The ASPF function and the packet filtering firewall can be used together on network edges to provide more comprehensive security policies on an enterprise's internal network.

Basic Concepts of ASPF

  • Single-channel protocol

    A single-channel protocol uses only one channel to exchange from session setup to deletion. An example is HTTP.

  • Multi-channel protocol

    A multi-channel protocol uses a control channel to exchange control information and several control channels to exchange data. An example is FTP or RTSP.

Basic Principle of Application-Layer Protocol Detection

Figure 6-3  Basic principle of application-layer protocol detection

As shown in Figure 6-3, an ACL is configured on the device to allow internal hosts to access external networks but reject access from external networks, which ensures internal network security. However, the ACL will filter out reply packets sent in response to connection requests, leading to connection failures.

After application-layer protocol detection is configured on the router, ASPF monitors each application-layer session and creates a status entry and a temporary access control list (TACL).
  1. ASPF creates a status entry when detecting the first packet sent to an external network. The status entry maintains the status of a session at a specified time and checks whether the session status transition is correct.
  2. A TACL is created when a status entry is created and is deleted after the session is disconnected. A TACL is an extended permit item of the ACL. A TACL matches all reply packets in a session and helps set up a temporary return channel on the external interface of the firewall for reply packets.

The following uses FTP as an example to describe the multi-channel protocol detection process.

Figure 6-4  FTP detection process

Figure 6-4 shows the FTP connection setup process. Assume that the FTP client uses port 1333 to initiate an FTP control channel connection to port 21 on the FTP server. After negotiation, the FTP server uses port 20 to initiate a data channel connection to port 1600 on the FTP client. If data transmission times out or ends, the connections are deleted.

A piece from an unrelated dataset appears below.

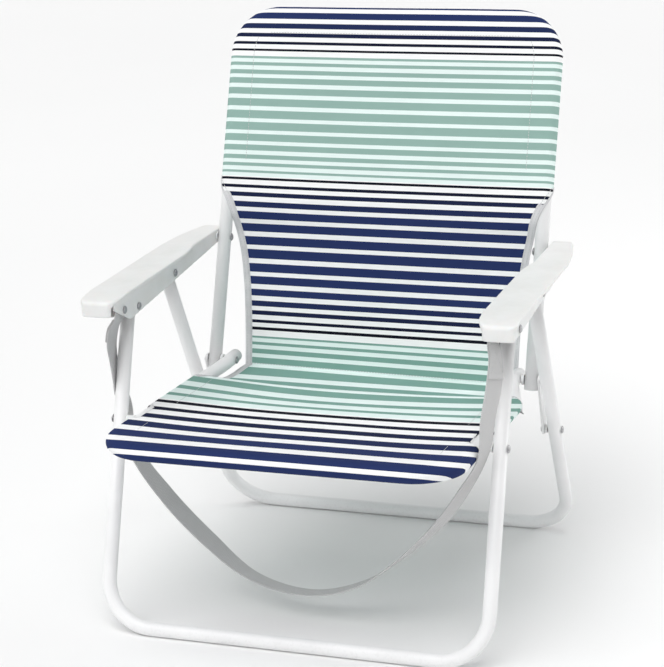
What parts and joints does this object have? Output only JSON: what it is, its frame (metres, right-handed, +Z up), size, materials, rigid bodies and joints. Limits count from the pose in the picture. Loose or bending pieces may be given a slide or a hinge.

The FTP detection process is as follows:
  1. Check whether IP packets sent from the outbound interface are TCP-based FTP packets.
  2. Check the port number and verify that the connection is a control connection. Create a status entry and TACL for the reply packets.
  3. Check FTP control connection packets, resolve FTP commands, and update the status entry based on the commands. If there is a data channel setup command, create a TACL for the data connection. The firewall does not perform status detection on data connections.
  4. Perform matching check on reply packets based on the protocol type. Determine whether to allow reply packets to pass based on the status entry and TACL.
  5. Delete the status entry and TACL when the FTP connection is deleted.

The process for detecting single-channel application layer protocols is simple. When a connection is initiated, the firewall creates a TACL. When the connection is deleted, the firewall deletes the TACL.

Basic Principle of Transport-Layer Protocol Detection

Transport-layer protocol detection is common TCP/UDP detection. Different from application-layer protocol detection, transport-layer protocol detection checks transport-layer information in packets, such as the source address, destination address, and port number. In common TCP/UDP detection, reply packets returned to the external interface of ASPF must exactly match the packet sent from the interface. That is, the source address, destination address, source port and destination port of the reply packet must be the same as the destination address, source address, destination port, and source port of the packet sent from the interface. Otherwise, reply packets are rejected. If you configure TCP detection without application-layer protocol detection for multi-channel application layer protocols (such as FTP), data connections cannot be set up.